Directions for this task :: Your task is to copy every line of this material exactly.

◇ ◇ ◇ ◇ ◇ ◇ ◇

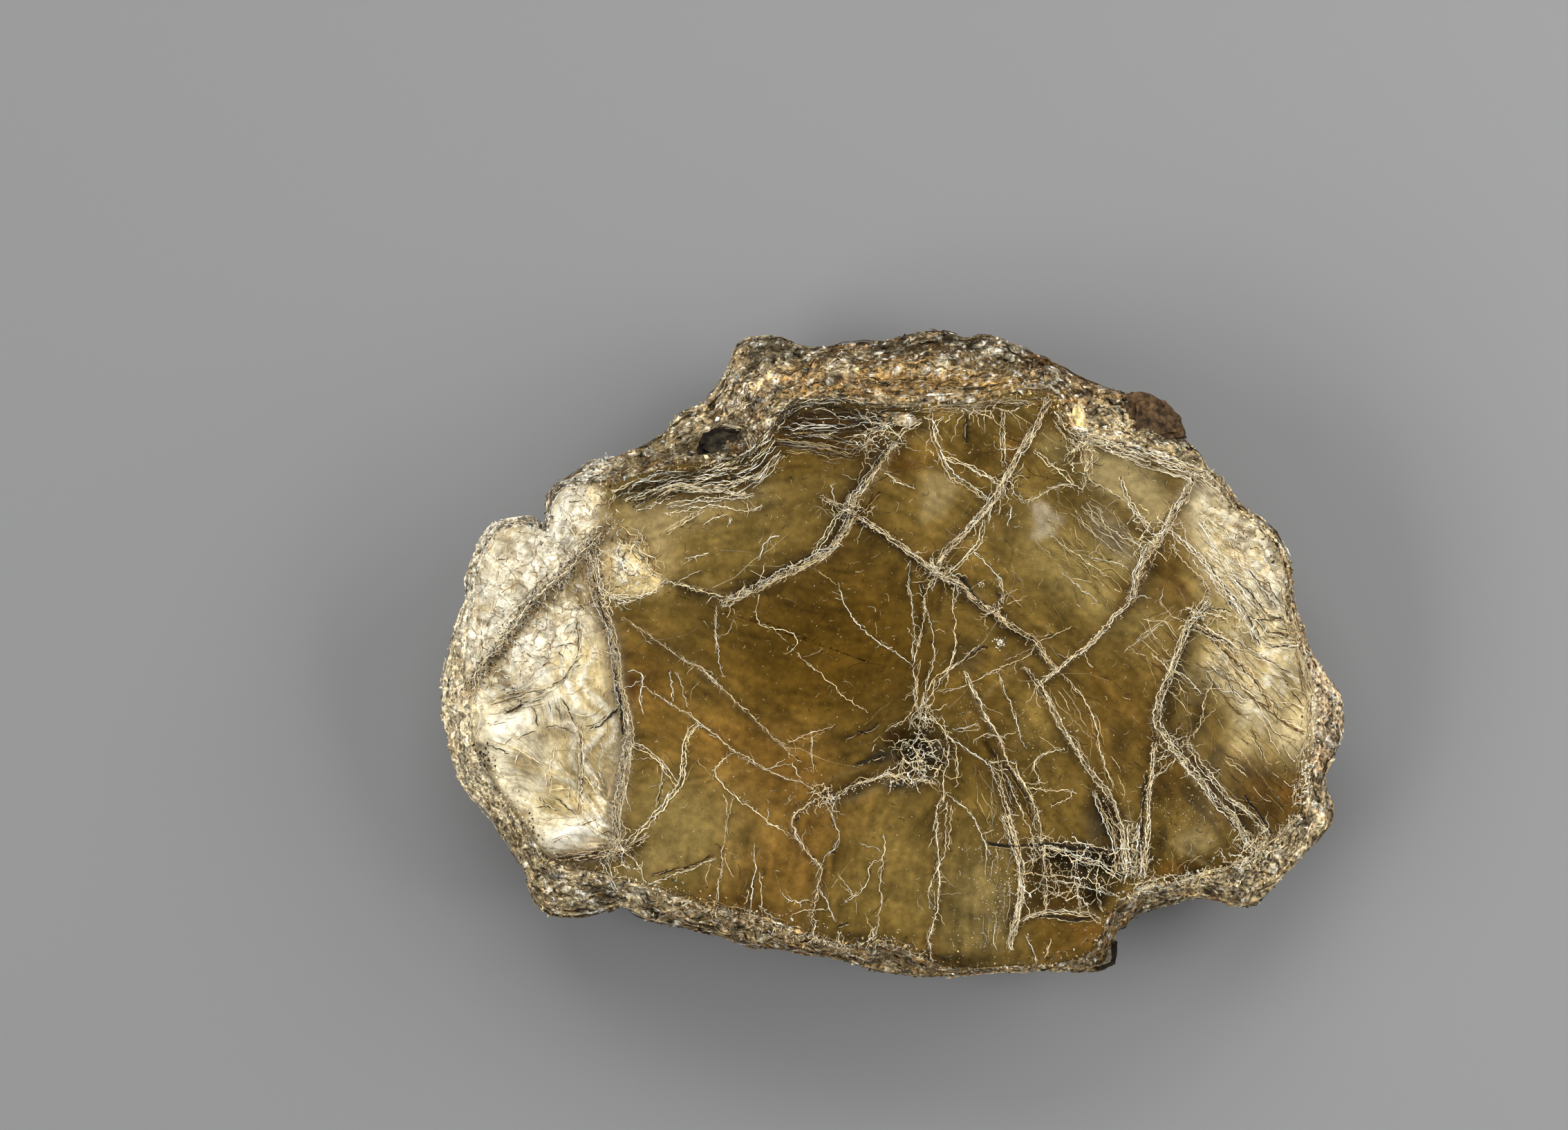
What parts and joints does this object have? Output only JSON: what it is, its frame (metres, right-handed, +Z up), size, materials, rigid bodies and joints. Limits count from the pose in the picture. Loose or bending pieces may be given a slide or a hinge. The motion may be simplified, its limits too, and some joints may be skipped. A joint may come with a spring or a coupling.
{
  "type": "vermiculite mineral specimen",
  "caption": "Weathered book of smoky brown mica-like sheets with raised frayed seams, crumpled pale foil at both ends and a crumbly laminated rim, lying flat.",
  "frame": {"origin": "middle of the flat underside that the specimen rests on, at the middle of its box in plan", "axes": "+Z up out of the cleavage face, +X along the longest side, +Y across the face towards the wide crumbly edge"},
  "size_m": [0.1, 0.0714, 0.0237],
  "materials": {
    "vermiculite": "Smoky brown to olive cleavage sheets with a soft glassy to pearly sheen, cream frayed seams, pale gold crumpled foil and a matt tan and grey-black granular rim."
  },
  "bodies": {
    "root": {"vermiculite_book": "vermiculite"}
  },
  "joints": []
}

◇ ◇ ◇ ◇ ◇ ◇ ◇

Full output ::
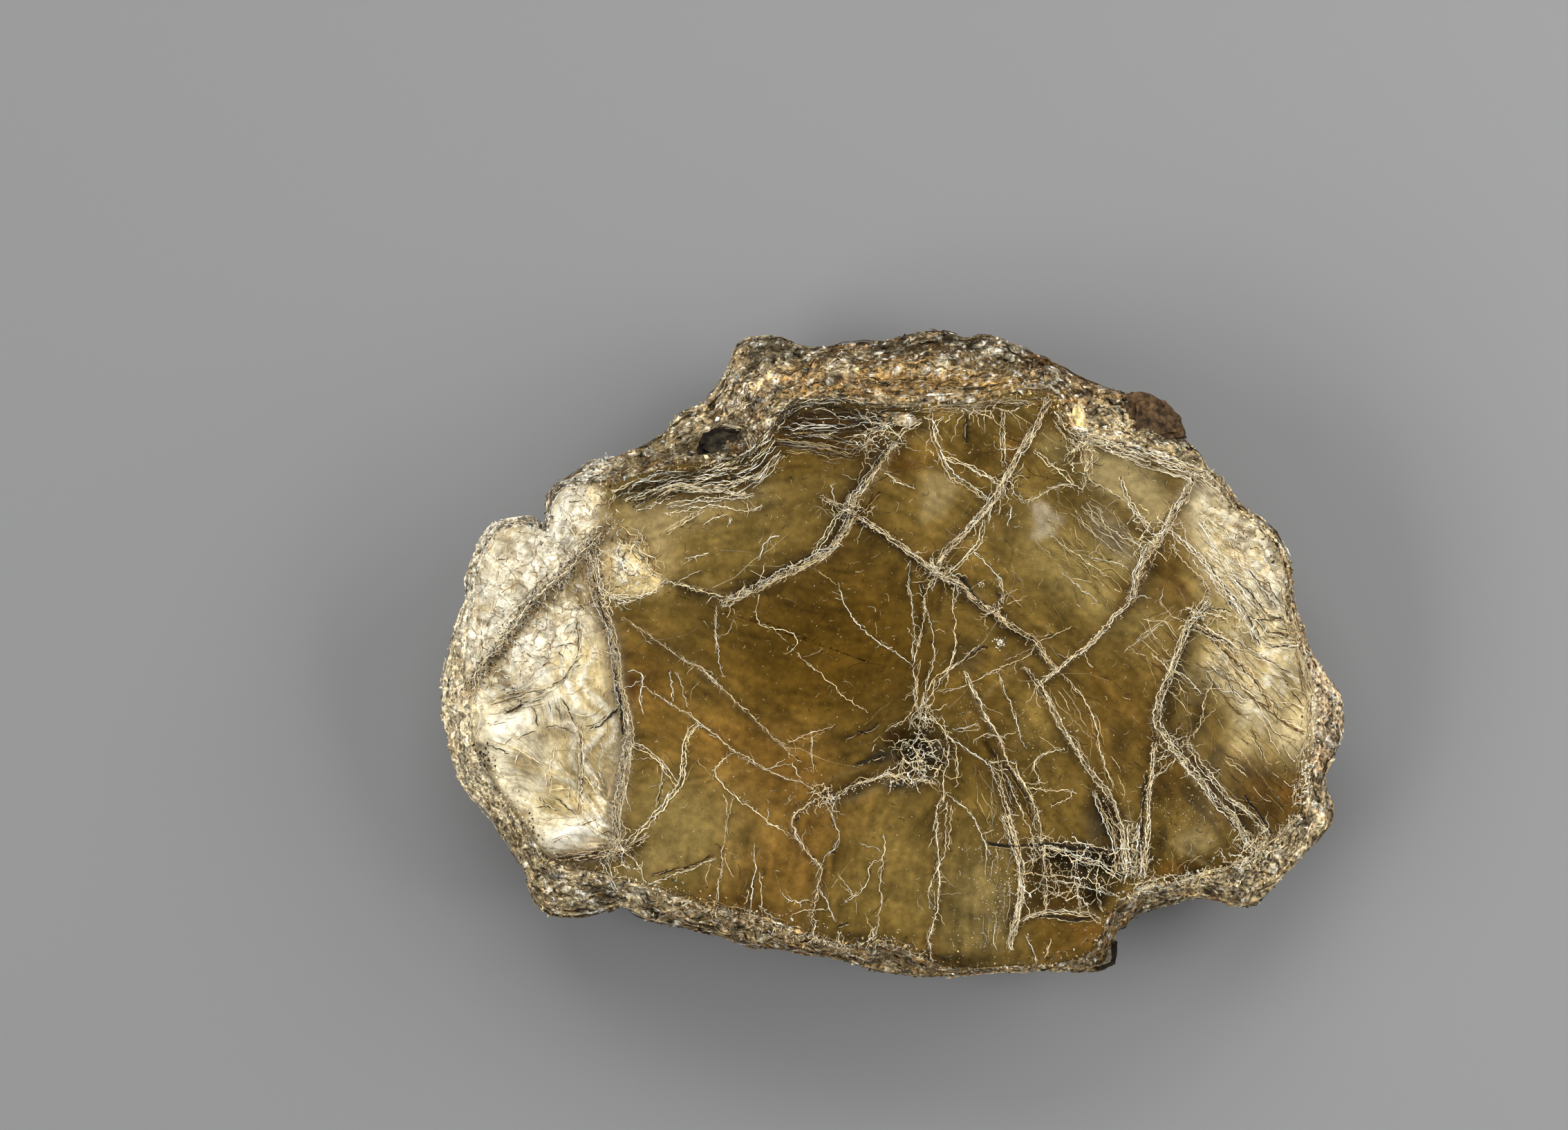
What parts and joints does this object have? Output only JSON: what it is, its frame (metres, right-handed, +Z up), size, materials, rigid bodies and joints. Limits count from the pose in the picture. Loose or bending pieces may be given a slide or a hinge. The motion may be simplified, its limits too, and some joints may be skipped. A joint may come with a spring or a coupling.
{
  "type": "vermiculite mineral specimen",
  "caption": "Weathered book of smoky brown mica-like sheets with raised frayed seams, crumpled pale foil at both ends and a crumbly laminated rim, lying flat.",
  "frame": {"origin": "middle of the flat underside that the specimen rests on, at the middle of its box in plan", "axes": "+Z up out of the cleavage face, +X along the longest side, +Y across the face towards the wide crumbly edge"},
  "size_m": [0.1, 0.0714, 0.0237],
  "materials": {
    "vermiculite": "Smoky brown to olive cleavage sheets with a soft glassy to pearly sheen, cream frayed seams, pale gold crumpled foil and a matt tan and grey-black granular rim."
  },
  "bodies": {
    "root": {"vermiculite_book": "vermiculite"}
  },
  "joints": []
}